The facts as alleged here, that plaintiff requested specific coverage and upon receipt of the policy did not read it and lodged no complaint, should not bar plaintiff from pursuing this action. While it is certainly the better practice for an insured to read its policy, an insured should have a right to “look to the expertise of its broker with respect to insurance matters” (Baseball Off. of Commr. v Marsh & McLennan, 295 AD2d 73, 82 [1st Dept 2002]; see also Bell v O’Leary, 744 F2d 1370, 1373 [8th Cir 1984]). The failure to read the policy, at most, may give rise to a defense of comparative negligence but should not bar, altogether, *737an action against a broker (see Baseball Off. of Commr., 295 AD2d at 82).
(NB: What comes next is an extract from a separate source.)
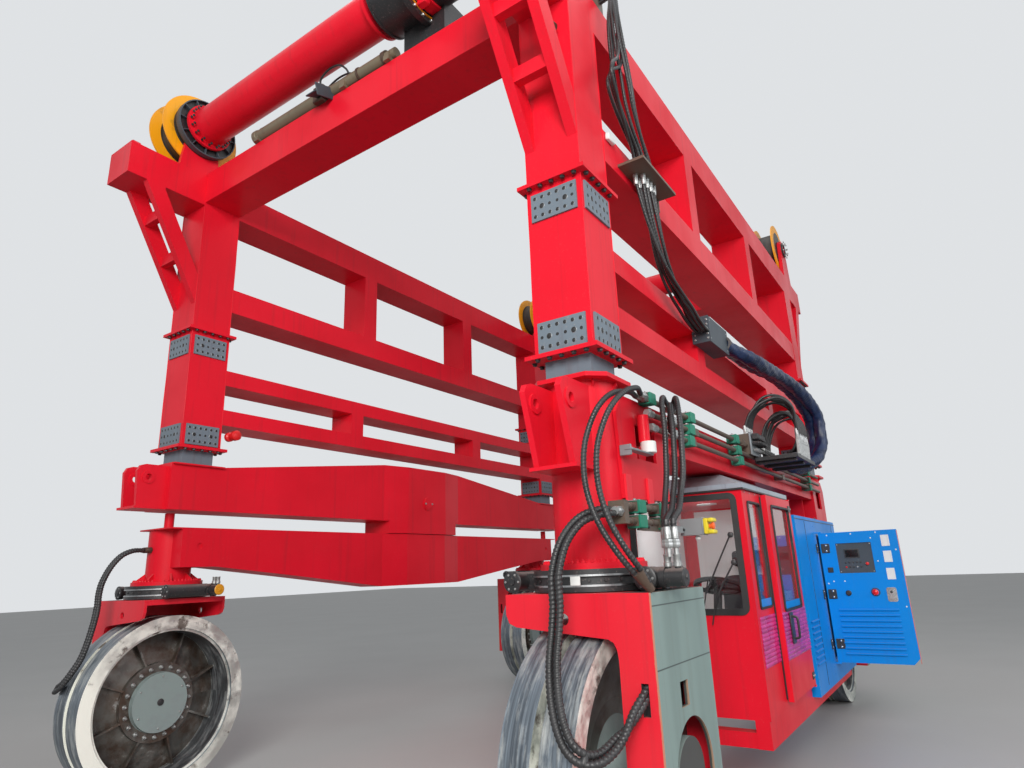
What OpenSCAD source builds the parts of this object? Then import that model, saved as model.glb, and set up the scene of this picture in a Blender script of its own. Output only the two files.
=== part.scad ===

Because there are issues of fact as to whether plaintiff requested specific coverage for its employees and whether defendant failed to secure a policy as requested, we conclude that summary judgment is inappropriate in this matter. We further conclude that plaintiffs failure to read and understand the policy should not be an absolute bar to recovery under the circumstances of this case.

Accordingly, the order of the Appellate Division should be reversed, with costs, and the motion by defendant Petrocelli Group, Inc. for summary judgment denied.